What Most People Get Wrong About Headless Commerce

Headless is a tactic, not a strategy. It gives you freedom. But if you don’t know what you’re doing with that freedom, you just end up spending more money to get the same results

There’s something about the word “headless” that sparks confusion in the ecommerce world. It sounds cutting-edge and futuristic, which is why it ends up on pitch decks and sales slides everywhere. But too often, the people selling it don’t actually understand what it means in practice.

Let’s make this clear: headless doesn’t mean composable.
It doesn’t automatically make your site modern, flexible, or fast. All headless means is that your front end is decoupled from your back end. That’s it. One API connection does not equal a transformation. The mistake most teams make is assuming that going headless will magically make their ecommerce stack agile, AI-ready, and future-proof. In reality, all you’ve done is remove the head. Now you need to figure out what to do with the rest of the body.

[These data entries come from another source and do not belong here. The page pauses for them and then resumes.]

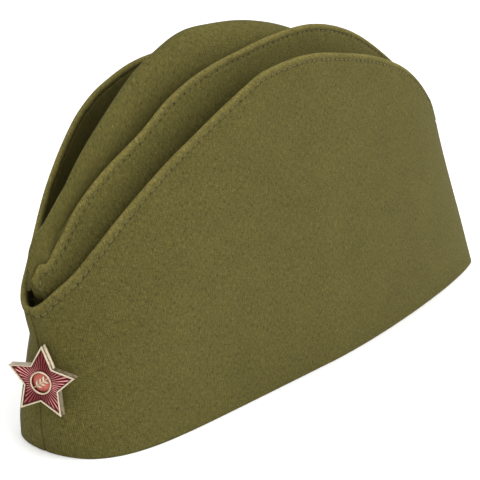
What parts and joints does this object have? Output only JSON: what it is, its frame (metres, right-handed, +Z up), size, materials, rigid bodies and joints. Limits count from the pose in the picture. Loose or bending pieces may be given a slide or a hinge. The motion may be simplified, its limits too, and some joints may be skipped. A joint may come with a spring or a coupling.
{
  "type": "garrison cap with a star badge",
  "caption": "Soft folding side cap of olive cotton with a turned-up flap, ridge seams, a puffed crown top and an enamelled gilt star on the front fold.",
  "frame": {"origin": "middle of the whole cap's box, on the surface that the rim stands on", "axes": "+Z up; the cap's front and its star face -Y; +X is the wearer's left"},
  "size_m": [0.0588, 0.2729, 0.1388],
  "materials": {
    "cloth": "olive-green plain-woven cotton, matt, with fine slubs",
    "gilt": "pale gilt, satin",
    "red_enamel": "translucent dark red enamel over fine rays, glossy",
    "coral_enamel": "coral enamel, glossy",
    "steel": "plain steel post and nut"
  },
  "bodies": {
    "root": {"flap_left": "cloth", "flap_right": "cloth", "crown_side_left": "cloth", "crown_side_right": "cloth", "crown_top": "cloth", "star_body": "gilt", "star_enamel": "red_enamel", "star_disc": "coral_enamel", "badge_pin": "steel"}
  },
  "joints": []
}
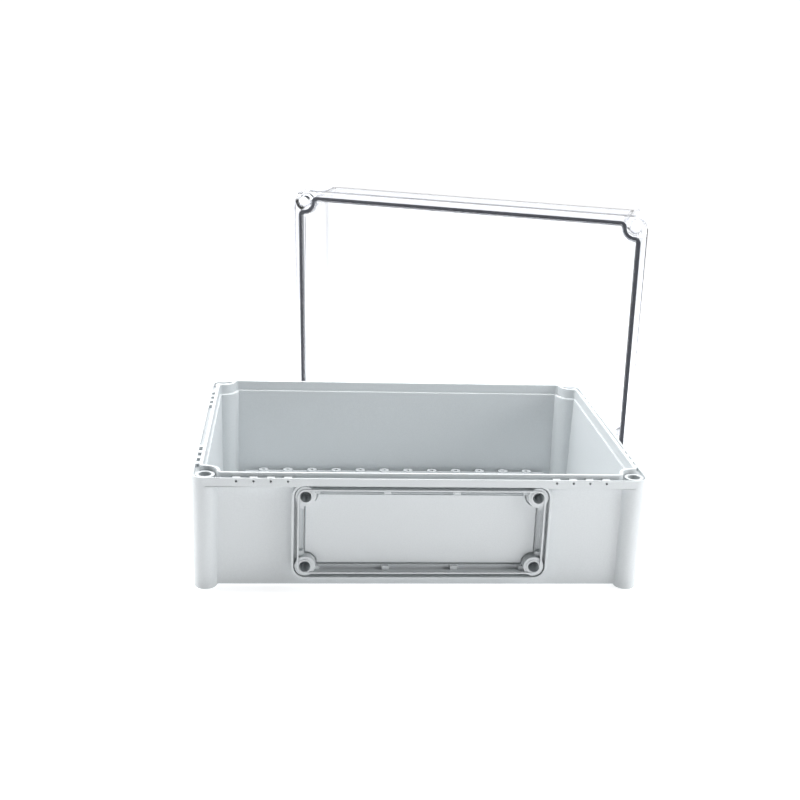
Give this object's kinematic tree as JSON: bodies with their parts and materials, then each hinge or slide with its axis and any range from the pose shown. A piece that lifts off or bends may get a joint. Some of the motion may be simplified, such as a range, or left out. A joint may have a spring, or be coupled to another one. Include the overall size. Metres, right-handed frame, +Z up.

Headless is a tactic, not a strategy.
It gives you freedom, but freedom without direction usually means wasted effort, higher costs, and longer launch times.

What Problem Does Headless Actually Solve?

Headless matters when your front end becomes a bottleneck. If your marketing or merchandising team can’t move fast, test new experiences, or personalize content without developer help, headless architecture can unlock real agility. It’s not valuable because it’s trendy. It’s valuable because it enables speed, testing, and flexibility that directly impact growth. The biggest misconception is that headless is about technology. It’s not.
What brands are really buying, or should be buying, is agility.

Headless Won’t Help If You Keep Old Habits

Many brands go headless but keep the same rigid processes that slowed them down in the first place. Developers still control every page. Marketers still file tickets for simple updates. CMS changes still take weeks. That’s not digital transformation. That’s an expensive facelift on an outdated process.

If you go headless, you’re committing to modular thinking. You’re choosing collaboration over control. You’re empowering different teams to own different parts of the site, each using tools suited to their needs. That’s what real flexibility looks like.

You Still Need a Head

“Headless” doesn’t mean you don’t need a front end. You still need a presentation layer, ideally built with a modern framework like React or Next.js that your internal team can maintain. It should connect seamlessly with your CMS, search, checkout, and personalization tools. It also needs to perform under heavy ecommerce load while staying easy to maintain. Headless only works when your “head” is just as strategic as your infrastructure.

Don’t Build a Frankenstack

The goal of headless commerce isn’t to show off your API count or tech stack complexity. It’s to ship faster, test more often, and create better customer experiences.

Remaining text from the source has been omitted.